**Given request**: Copy out all lines that hold "object".
##### Records provided
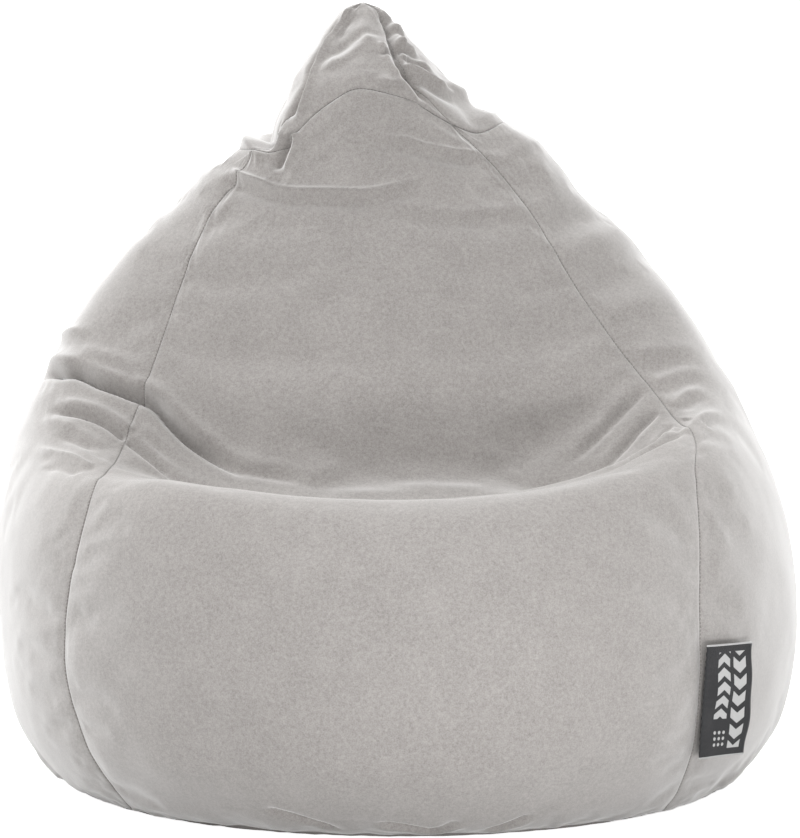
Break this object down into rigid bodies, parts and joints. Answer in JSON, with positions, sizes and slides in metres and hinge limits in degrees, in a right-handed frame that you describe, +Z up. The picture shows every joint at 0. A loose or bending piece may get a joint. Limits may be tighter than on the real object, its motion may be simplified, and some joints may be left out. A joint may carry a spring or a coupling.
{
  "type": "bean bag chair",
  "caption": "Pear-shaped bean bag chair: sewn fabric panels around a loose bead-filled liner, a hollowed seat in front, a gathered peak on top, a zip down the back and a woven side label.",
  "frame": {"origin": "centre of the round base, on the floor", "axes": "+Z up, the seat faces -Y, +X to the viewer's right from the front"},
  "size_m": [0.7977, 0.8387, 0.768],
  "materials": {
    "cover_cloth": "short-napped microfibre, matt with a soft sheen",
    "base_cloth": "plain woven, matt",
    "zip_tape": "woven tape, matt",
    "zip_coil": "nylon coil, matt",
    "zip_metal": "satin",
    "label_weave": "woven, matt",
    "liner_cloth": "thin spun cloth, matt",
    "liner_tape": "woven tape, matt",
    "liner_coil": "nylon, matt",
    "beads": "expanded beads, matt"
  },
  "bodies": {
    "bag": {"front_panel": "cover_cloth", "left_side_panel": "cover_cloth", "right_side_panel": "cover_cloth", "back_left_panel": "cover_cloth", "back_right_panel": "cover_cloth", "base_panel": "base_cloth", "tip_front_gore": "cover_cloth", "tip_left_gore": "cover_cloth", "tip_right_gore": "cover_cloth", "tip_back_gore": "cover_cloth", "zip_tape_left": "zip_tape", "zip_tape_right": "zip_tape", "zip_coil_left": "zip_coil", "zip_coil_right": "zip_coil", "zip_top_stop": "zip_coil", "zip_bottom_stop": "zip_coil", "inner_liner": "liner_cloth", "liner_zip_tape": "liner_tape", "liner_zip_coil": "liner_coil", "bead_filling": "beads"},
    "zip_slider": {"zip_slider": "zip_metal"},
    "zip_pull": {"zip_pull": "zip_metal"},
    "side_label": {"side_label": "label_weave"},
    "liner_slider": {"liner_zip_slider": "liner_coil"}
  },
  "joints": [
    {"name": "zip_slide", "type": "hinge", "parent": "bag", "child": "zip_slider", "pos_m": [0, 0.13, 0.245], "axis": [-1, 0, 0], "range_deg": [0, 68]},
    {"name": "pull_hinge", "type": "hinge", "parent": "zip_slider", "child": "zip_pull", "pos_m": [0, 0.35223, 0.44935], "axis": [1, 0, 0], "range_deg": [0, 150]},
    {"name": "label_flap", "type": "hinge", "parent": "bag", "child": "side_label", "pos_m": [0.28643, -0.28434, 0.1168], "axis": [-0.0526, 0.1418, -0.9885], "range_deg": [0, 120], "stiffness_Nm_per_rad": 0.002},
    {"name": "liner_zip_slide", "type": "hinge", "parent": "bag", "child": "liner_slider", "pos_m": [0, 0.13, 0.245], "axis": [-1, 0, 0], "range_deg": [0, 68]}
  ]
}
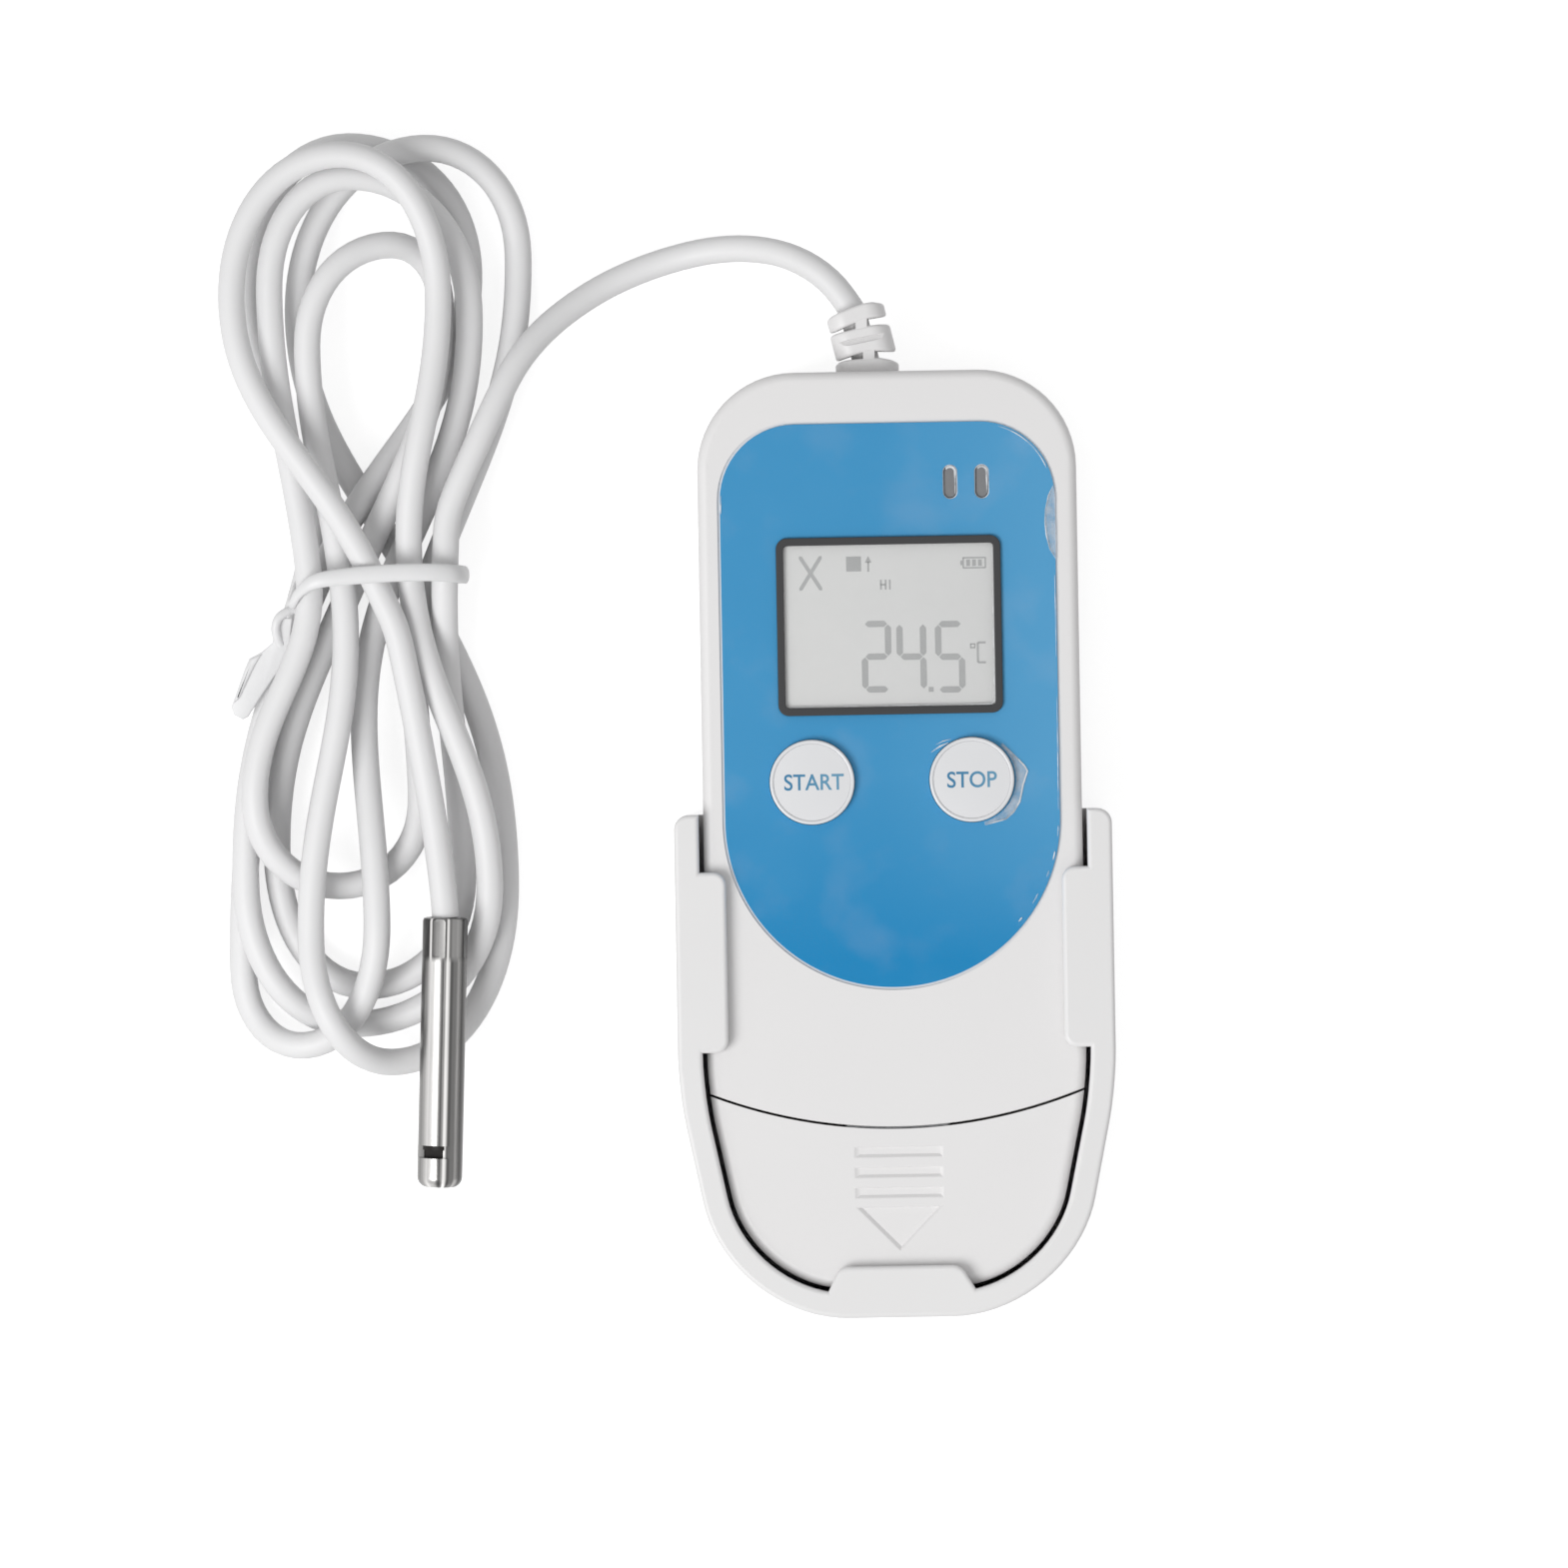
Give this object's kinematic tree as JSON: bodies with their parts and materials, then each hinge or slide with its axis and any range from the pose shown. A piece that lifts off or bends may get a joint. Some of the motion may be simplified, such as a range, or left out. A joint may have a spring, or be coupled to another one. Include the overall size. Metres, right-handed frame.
##########
**Solved problem**:
Break this object down into rigid bodies, parts and joints. Answer in JSON, with positions, sizes and slides in metres and hinge limits in degrees, in a right-handed frame that you describe, +Z up. The picture shows every joint at 0. A loose or bending piece may get a joint. Limits may be tighter than on the real object, its motion may be simplified, and some joints may be left out. A joint may carry a spring or a coupling.
Give this object's kinematic tree as JSON: bodies with their parts and materials, then each hinge or slide with its axis and any range from the pose shown. A piece that lifts off or bends may get a joint. Some of the motion may be simplified, such as a range, or left out. A joint may have a spring, or be coupled to another one. Include the overall size. Metres, right-handed frame.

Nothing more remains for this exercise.